By John W. Lillpop
Just three short years ago, Barack Obama captured the White House with a slick smile, a distracted media, $750 million dollars, and a “Hope and Change” mantra that froze millions into believing that anything was possible.
We can do it!, YES, we can! and other meaningless slogans inspired millions to vote blindly for an unknown entity at a time when the nation and the world needed real leadership and intelligence.
Instead of well-reasoned plans for dealing with an economy in meltdown and other cataclysmic catastrophes, Candidate Obama snookered millions with double-talk and hollow promises which he could not possibly keep. The fact that an African-American had emerged from the streets of Chicago with no known criminal record and, more importantly, no Negro dialect was all that millions needed to hear in order to make up their unsteady minds.
The fact that Harry Reid and Joe Biden were among the snookered says a lot about the current state of affairs in American politics, and even more about the dismal state of doings in the once proud Democrat Party.
Expecting mainstream liberal media to do anything but heap unwarranted praise on a black leftist running for the presidency was par for the course. Naively, some expected the Majority Leader of the U.S. Senate to be more probing; all were bitterly disappointed.
Back in the day when the name Obama caused thrills to run up and down the legs of Democrat operatives posing as objective journalists, there was a universal, yet myopic, view that one’s mortgage and car payments would be beaten into submission by the newly arrived Messiah from Illinois, Hawaii, Kenya, or wherever the hell he was from.
As the story went, elect Obama and the greedy banks and other purveyors of high crime would be kicked to the ground in favor of lending a hand to the “little people” of the world; i.e., those voiceless, powerless, and as we now know, mindless minions, who generally loathe work and pay no taxes.

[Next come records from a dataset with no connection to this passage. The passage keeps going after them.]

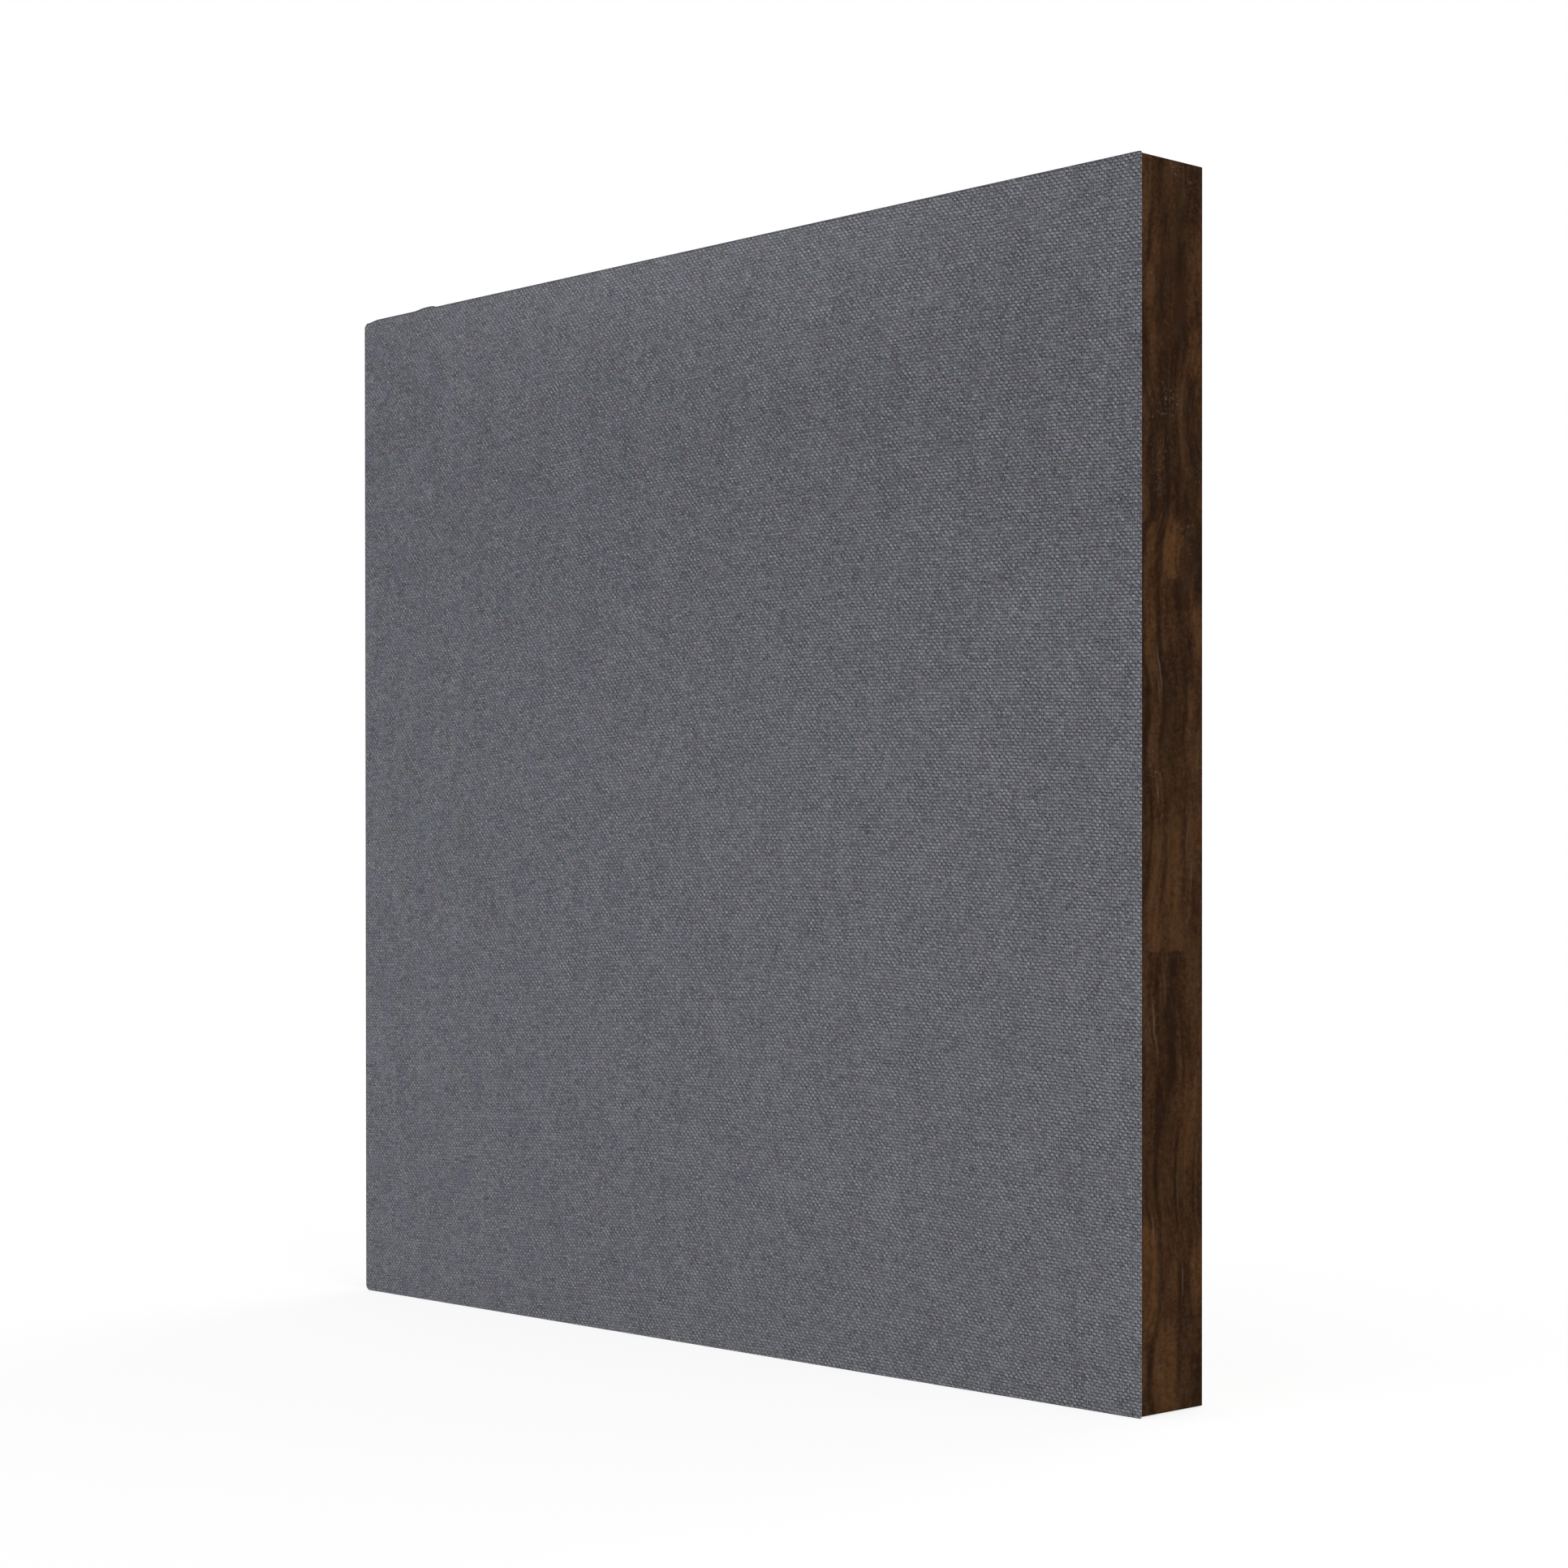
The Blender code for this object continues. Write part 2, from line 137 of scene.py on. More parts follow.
def howFar(vector):
    return add(vector.tree, "ShaderNodeVectorMath", {0: vector}, operation="LENGTH").of("Value")


def blend(kind, factor, first, second):
    # each kind of mix has its own sockets
    start, end, result = {"FLOAT": (2, 3, 0), "VECTOR": (4, 5, 1), "RGBA": (6, 7, 2)}[kind]
    inputs = {0: factor, start: first, end: second}
    return add(treeOf(*inputs.values()), "ShaderNodeMix", inputs, data_type=kind).of(result)


def blendColour(*values):
    return blend("RGBA", *values)


def blendNumber(*values):
    return blend("FLOAT", *values)


def layered(colour, *layers):
    # colours laid over the first one, each as strongly as its amount says
    for amount, layer in layers:
        colour = blendColour(amount, colour, layer)
    return colour


def ramp(value, *stops):
    made = add(value.tree, "ShaderNodeValToRGB", {"Fac": value})
    elements = made.node.color_ramp.elements
    while len(elements) < len(stops):
        elements.new(0.5)
    for element, (place, colour) in zip(elements, stops):
        element.position = place
        element.color = (*colour, 1.0)
    return made


def newTree(name, flow, values):
    # a group that takes its flow, Vector or Geometry, and named values, each with its default
    tree = bpy.data.node_groups.new(name, "GeometryNodeTree" if flow == "Geometry" else "ShaderNodeTree")
    kinds = {int: "Int", float: "Float", tuple: "Vector", bpy.types.Material: "Material"}
    tree.interface.new_socket(name=flow, in_out="INPUT", socket_type="NodeSocket" + flow)
    for label, value in values.items():
        kind = kinds[type(value)]
        socket = tree.interface.new_socket(name=label, in_out="INPUT", socket_type="NodeSocket" + kind)
        if kind != "Material":
            socket.default_value = value
    return tree, {socket.name: Output(socket) for socket in tree.nodes.new("NodeGroupInput").outputs}


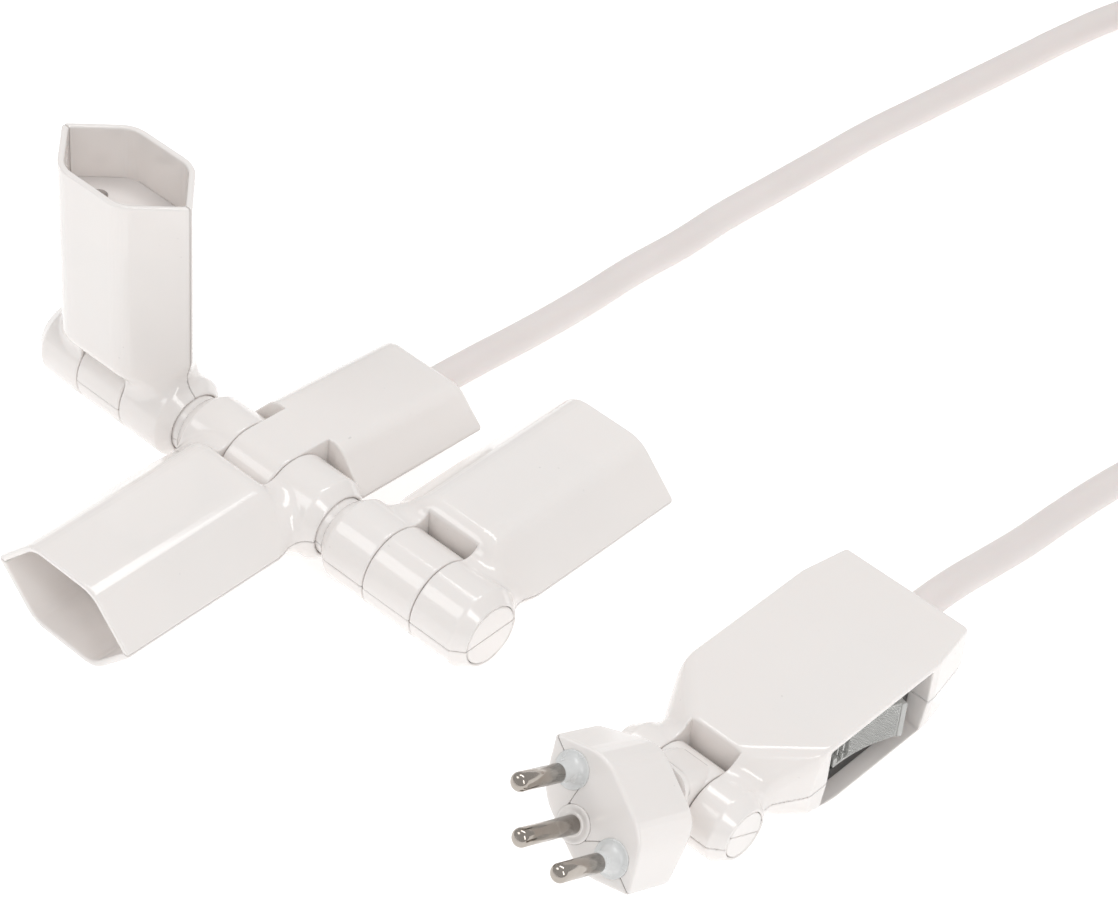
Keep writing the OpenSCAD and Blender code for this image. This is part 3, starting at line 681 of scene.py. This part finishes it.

Alas, the old slogan, “If it seems too good to be true, it probably is!” has particular relevance to the performance of Barack Obama.
This insight became very clear when Obama faced anxious questions about the ever-escalating price of gasoline, a commodity used to excess by both the wealthy and not-so-wealthy.
After acknowledging the financial pain that gasoline headed toward $5 a gallon would inflict on the poor, Obama sort of retreated from his uplifting rhetoric concerning “Hope and Change.”
Indeed, the words of wisdom from the Messiah concerning outrageous gasoline prices was “Get used to it.”
Get used to it? But what about the little people, small business folk, and the ever-elusive recovery?
When it comes to gasoline prices, the new slogan apparently is “Get used to it.”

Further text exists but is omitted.